The Ninth Circuit has taken a different approach that the Eleventh Circuit termed the creation of a “legal fiction.” The Ninth Circuit agrees with the Eleventh Circuit that section (b)(2) applies to relator’s actions whether the government intervenes or not, but it differs in its reading of what triggers the expanded limitations period of (b)(2). Under the Ninth Circuit’s reading, the relator in a qui tam case, by suing on behalf of the government, becomes a government agent and thus is “the official of the United States charged with responsibility to act.” The Ninth Circuit was persuaded that the government is always the real party in interest and relators sue as agents of the government. Therefore, it is the relator’s knowledge of the fraud that triggers the limitations period. Under this approach, Hunt would have had to sue within three years and his suit should have been dismissed as untimely. The Eleventh Circuit did not find this reading persuasive because although qui tam relators who litigate cases on their own are litigating on behalf of the United States, they still remain private citizens with no power to bind the government without the Department of Justice’s approval.
These various readings and the lower courts’ criticisms of them as “absurd” or based on unwarranted legal fictions, highlight the difficulties of interpreting this “terribly-drafted statute.” Some of the approaches make matters even worse by both defying common sense and needlessly preventing whistleblowers from pursuing valid FCA claims.

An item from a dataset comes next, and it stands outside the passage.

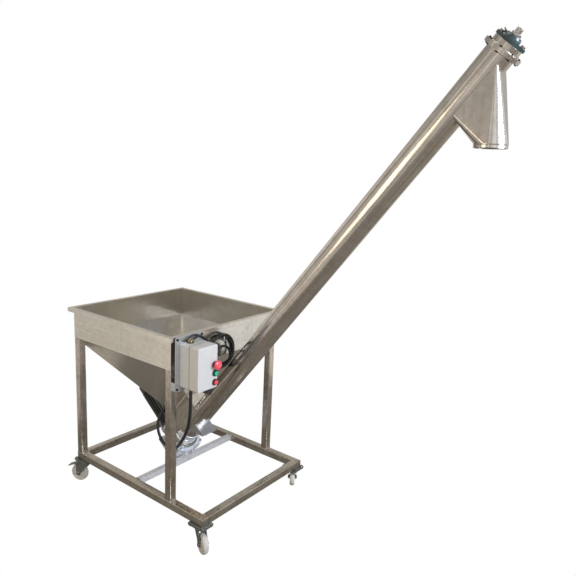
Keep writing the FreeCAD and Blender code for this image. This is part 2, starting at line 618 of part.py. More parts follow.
# Control box
def control_box():
    plate_x = BOX_X - SHEET
    plate = rounded_edges(block(plate_x, BOX_X, BOX_Y0 - BRACKET_SIDE, BOX_Y1 + BRACKET_SIDE,
                                BOX_Z0 - BRACKET_BELOW, BOX_Z1 + BRACKET_ABOVE), 12, X)
    low_tab = block(HOPPER, plate_x, -HALF, BAR - HALF, BOX_Z0 - 19, BOX_Z0 + 23)
    high_tab = block(HOPPER + RIM_OUT, plate_x, -380, -230, RIM_Z - 18, RIM_Z - 2)
    parts["box_bracket"] = fused([plate, low_tab, high_tab])

    wall = 3.0
    body = rounded_edges(block(BOX_X, BOX_LID_X, BOX_Y0, BOX_Y1, BOX_Z0, BOX_Z1), 10, X)
    room = rounded_edges(block(BOX_X + wall, BOX_LID_X + 1, BOX_Y0 + wall, BOX_Y1 - wall,
                               BOX_Z0 + wall, BOX_Z1 - wall), 7, X)
    body = body.cut(room)
    lid = rounded_edges(block(BOX_LID_X, BOX_FACE_X, BOX_Y0, BOX_Y1, BOX_Z0, BOX_Z1), 10, X)
    front = [edge for edge in lid.Edges if min(v.X for v in edge.Vertexes) > BOX_FACE_X - 0.1]
    lid = lid.makeFillet(5, front)
    room = rounded_edges(block(BOX_LID_X - 1, BOX_FACE_X - wall, BOX_Y0 + wall, BOX_Y1 - wall,
                               BOX_Z0 + wall, BOX_Z1 - wall), 7, X)
    lid = lid.cut(room)

    barrel, cap, stem, head = 11.25, 16.0, 9.0, 11.2
    bezels = []
    for z in (ESTOP_Z, START_Z, STOP_Z):
        start = Vector(BOX_FACE_X, BUTTON_Y, z)
        lid = lid.cut(rod(barrel, Vector(BOX_FACE_X - 10, BUTTON_Y, z), X, 12))
        profile = [(stem, -24), (barrel, -24), (barrel, 0), (cap, 0), (cap, 6), (cap - 1.5, 8), (head + 0.2, 8),
                   (head + 0.2, 0.5), (stem, 0.5)]
        bezels.append(turned(profile, start, X))
    parts["control_box_body"] = body
    parts["control_box_lid"] = lid
    parts["button_bezels"] = Part.makeCompound(bezels)
    for name, z in (("start_button", START_Z), ("stop_button", STOP_Z)):
        profile = [(0, -18), (stem - RUN, -18), (stem - RUN, 5), (head, 5), (head, 12), (head - 1.2, 13.4), (0, 13.8)]
        parts[name] = turned(profile, Vector(BOX_FACE_X, BUTTON_Y, z), X)
    mushroom = [(0, -18), (stem - RUN, -18), (stem - RUN, 13), (16, 13), (22, 16), (22.5, 21), (20.5, 26),
                (14, 29.5), (0, 31)]
    parts["estop_button"] = turned(mushroom, Vector(BOX_FACE_X, BUTTON_Y, ESTOP_Z), X)


# Cables
LEAD_GLAND = Vector(840.0, -322.0, 1004.0)
LEAD_WAY = Vector(-0.09, 0.93, 0.355)
LOW_GLAND = Vector(852.0, -326.0, BOX_Z0)
LEAD_R = 6.75
MOTOR_CABLE_R = 8.0
LOOP_C = Vector(787.5, -60.0, 896.5)
LOOP_LONG = 104.0
LOOP_SHORT = 79.0
LOOP_LEAN = -38.0
LOOP_WIDTH = 13.5
LOOP_SHRINK = 0.82
BUNDLE_C = Vector(789.0, -72.0, 867.0)
BUNDLE_R = 46.0
BUNDLE_WIDTH = 40.0
MOTOR_CABLE_ROUTE = [(852, -326, 766), (852, -326, 690), (838, -318, 600), (780, -285, 505), (690, -235, 410),
                     (590, -175, 320), (500, -125, 262), (430, -105, 248), (370, -97, 270), (336, -92, 320),
                     (333, -86, 378), (339, -52, 428), (344.3, 2, 441.3)]
LEAD_ROUTE = [(838.51, -306.65, 1009.86), (836, -280, 1020), (833, -250, 1017), (831, -220, 999), (823, -192, 977),
              (818, -166, 965), (815.5, -140, 965), (814.5, -117, 974)]
HOOK_Y = -80.4
HOOK_Z = 958.5
TAIL_ROUTE = [(836, -98, 822), (838, -124, 822), (839, -148, 813), (838, -166, 795), (837, -174, 773)]


def routed(points, radius):
    """Cable along straight runs joined by tangent arcs."""
    at = [Vector(*p) for p in points]
    edges = []
    last = at[0]
    for i in range(1, len(at) - 1):
        before, after = at[i].sub(at[i - 1]), at[i + 1].sub(at[i])
        half = before.getAngle(after) / 2
        trim = 0.45 * min(before.Length, after.Length)
        start = at[i].sub(before.normalize() * trim)
        end = at[i].add(after.normalize() * trim)
        bend = trim / math.tan(half)
        inward = start.add(end).multiply(0.5).sub(at[i])
        centre = at[i].add(inward.normalize() * (bend / math.cos(half)))
        middle = centre.add(at[i].sub(centre).normalize() * bend)
        print("bend radius", round(bend, 1), "of cable radius", radius)
        edges.append(Part.makeLine(last, start))
        edges.append(Part.Arc(start, middle, end).toShape())
        last = end
    edges.append(Part.makeLine(last, at[-1]))
    path = Part.Wire(edges)
    profile = Part.Wire(Part.makeCircle(radius, at[0], at[1].sub(at[0])))
    tube = path.makePipeShell([profile], True, True)
    print("volume ratio", round(tube.Volume / (math.pi * radius ** 2 * path.Length), 4), "length", round(path.Length))
    return tube


def gland(start, direction, cable_r):
    """Screwed cable gland with a hexagon foot and a domed nut."""
    foot = turned([(cable_r, 0), (cable_r + 7, 0), (cable_r + 7, 6), (cable_r, 6)], start, direction)
    nut = turned([(cable_r, 6), (cable_r + 6, 6), (cable_r + 6, 14), (cable_r + 3, 19), (cable_r, 19)],
                 start, direction)
    return fused([foot, nut])


def oval(long_r, short_r):
    """Face of a leaning ellipse around the big loop's middle."""
    lean = math.radians(LOOP_LEAN)
    far = LOOP_C.add(Vector(0, math.cos(lean), math.sin(lean)) * long_r)
    near = LOOP_C.add(Vector(0, -math.sin(lean), math.cos(lean)) * short_r)
    return Part.Face(Part.Wire(Part.Ellipse(far, near, LOOP_C).toShape()))


def cables():
    ball = Part.makeSphere(12, LEAD_GLAND).common(rod(20, Vector(LEAD_GLAND.x, LEAD_GLAND.y, BOX_Z1), Z, 30))
    nut = turned([(0, 0), (LEAD_R + 5, 0), (LEAD_R + 5, 12), (LEAD_R + 2.5, 16.5), (0, 16.5)], LEAD_GLAND, LEAD_WAY)
    nut = nut.cut(block(800, 880, -380, -280, BOX_Z1 - 30, BOX_Z1))
    parts["cable_glands"] = Part.makeCompound([fused([ball, nut]), gland(LOW_GLAND, Z * -1, MOTOR_CABLE_R)])
    parts["motor_cable"] = routed(MOTOR_CABLE_ROUTE, MOTOR_CABLE_R)
    parts["supply_lead"] = routed(LEAD_ROUTE, LEAD_R)
    parts["supply_tail"] = routed(TAIL_ROUTE, LEAD_R)
    band = oval(LOOP_LONG + LEAD_R, LOOP_SHORT + LEAD_R)
    band = band.cut(oval(LOOP_LONG * LOOP_SHRINK - LEAD_R, LOOP_SHORT * LOOP_SHRINK - LEAD_R))
    bundle = ring(BUNDLE_R + LEAD_R - 1, BUNDLE_R - LEAD_R, BUNDLE_C, X, BUNDLE_WIDTH)
    parts["supply_coil"] = fused([band.extrude(X * LOOP_WIDTH), bundle])
    end, before = Vector(*TAIL_ROUTE[-1]), Vector(*TAIL_ROUTE[-2])
    plug = turned([(0, 0), (9, 0), (11, 10), (11, 18), (17, 26), (19, 34), (19, 50), (22, 51), (22, 70), (0, 70)],
                  end, end.sub(before))
    parts["supply_plug"] = plug
    rest = Vector(HOPPER, HOOK_Y, HOOK_Z)
    hook = fused([rod(4, rest, X, 44),
                  turned([(0, 0), (4, 0), (4, 20), (3, 22), (0, 22)], rest.add(Vector(44, 0, -4))),
                  rod(14, rest, X, 1.3)])
    parts["cable_hook"] = hook


def centred():
    """Put the origin under the middle of everything but the cables."""
    cords = ("motor_cable", "supply_lead", "supply_tail", "supply_coil", "supply_plug")
    boxes = [shape.optimalBoundingBox(False, False) for name, shape in parts.items() if name not in cords]
    shift = Vector(-(min(b.XMin for b in boxes) + max(b.XMax for b in boxes)) / 2,
                   -(min(b.YMin for b in boxes) + max(b.YMax for b in boxes)) / 2,
                   -min(b.ZMin for b in boxes))
    for shape in parts.values():
        shape.translate(shift)
    return shift


for make in (base_frame, legs, hopper, feed_boot, sump, tube_and_ends, spout, top_bearing, screw, gearbox, motor,
             casters, control_box, cables):
    make()
offset = centred()
print("origin moved by", [round(v, 3) for v in offset], "nodes", len(parts))

os.makedirs("parts", exist_ok=True)
for name, shape in parts.items():
    shape.exportStep("parts/%s.step" % name)
    if not shape.isValid() or shape.Volume <= 0:
        print("CHECK", name, shape.isValid(), shape.Volume)
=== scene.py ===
import json
import logging
import math
from dataclasses import dataclass
from enum import Enum
from typing import Dict, List, Optional, Sequence, Tuple

import bmesh
import bpy
from mathutils import Matrix, Vector


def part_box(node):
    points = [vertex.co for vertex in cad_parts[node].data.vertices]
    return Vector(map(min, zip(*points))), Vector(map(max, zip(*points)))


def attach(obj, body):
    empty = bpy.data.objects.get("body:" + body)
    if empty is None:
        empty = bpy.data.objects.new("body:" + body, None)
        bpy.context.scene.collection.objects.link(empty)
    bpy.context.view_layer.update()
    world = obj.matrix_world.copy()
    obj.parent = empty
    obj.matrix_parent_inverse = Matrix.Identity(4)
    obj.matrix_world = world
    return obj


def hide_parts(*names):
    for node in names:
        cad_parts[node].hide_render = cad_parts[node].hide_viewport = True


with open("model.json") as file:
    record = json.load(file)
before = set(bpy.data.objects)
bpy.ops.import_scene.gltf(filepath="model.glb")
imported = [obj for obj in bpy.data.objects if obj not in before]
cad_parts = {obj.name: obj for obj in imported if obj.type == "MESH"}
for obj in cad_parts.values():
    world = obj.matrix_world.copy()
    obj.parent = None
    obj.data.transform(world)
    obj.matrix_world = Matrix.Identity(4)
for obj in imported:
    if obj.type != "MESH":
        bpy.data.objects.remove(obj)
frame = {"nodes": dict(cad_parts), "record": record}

LOG = logging.getLogger("screw_conveyor")

MM = 0.001
TUBE_ANGLE = math.radians(51.17)
AXIS_S = Vector((math.cos(TUBE_ANGLE), 0.0, math.sin(TUBE_ANGLE)))
AXIS_N = Vector((-math.sin(TUBE_ANGLE), 0.0, math.cos(TUBE_ANGLE)))
Y_AXIS = Vector((0.0, 1.0, 0.0))
TUBE_FOOT_X = 370.0
BASE_TOP = 178.0
SUPPLY_DIAMETER = 0.0135
MOTOR_CABLE_DIAMETER = 0.016
SHARP_ANGLE = math.radians(35)
CORNER_ANGLE = math.radians(28)
SEAM = 1e-5


class Pattern(Enum):
    """How a surface was made, which decides its fine texture."""

    BRUSHED = "brushed"
    ROLLED = "rolled"
    PLATED = "plated"
    CAST = "cast"
    POWDER = "powder"
    MOULDED = "moulded"
    EXTRUDED = "extruded"


@dataclass(frozen=True)
class Finish:
    """One real material with its process.

    Attributes:
        name: material and process in words.
        colour: sRGB hex of the clean surface.
        soil: sRGB hex of dirt, heat tint or wear.
        metallic: 1 for bare metal.
        roughness: mean roughness.
        pattern: the process.
        grain_mm: size of the texture's features in millimetres.
        bump_mm: depth of the texture in millimetres.
        soiling: how much of the soil colour shows, 0 to 1.
        coat: clear or gloss coat weight.
    """

    name: str
    colour: str
    soil: str
    metallic: float
    roughness: float
    pattern: Pattern
    grain_mm: float
    bump_mm: float
    soiling: float = 0.25
    coat: float = 0.0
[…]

Takeaway for Whistleblowers
While it would best for whistleblowers if the Supreme Court affirms the Eleventh Circuit and allows relators to benefit from section (b)(2)’s longer statute of limitations, any clear decision from the Court will aid whistleblowers and their lawyers in planning to bring qui tam claims under the FCA. Once the Court issues its decision in the next month or two, potential whistleblowers should be sure to consult with an experienced lawyer to learn if and how the ruling impacts their cases.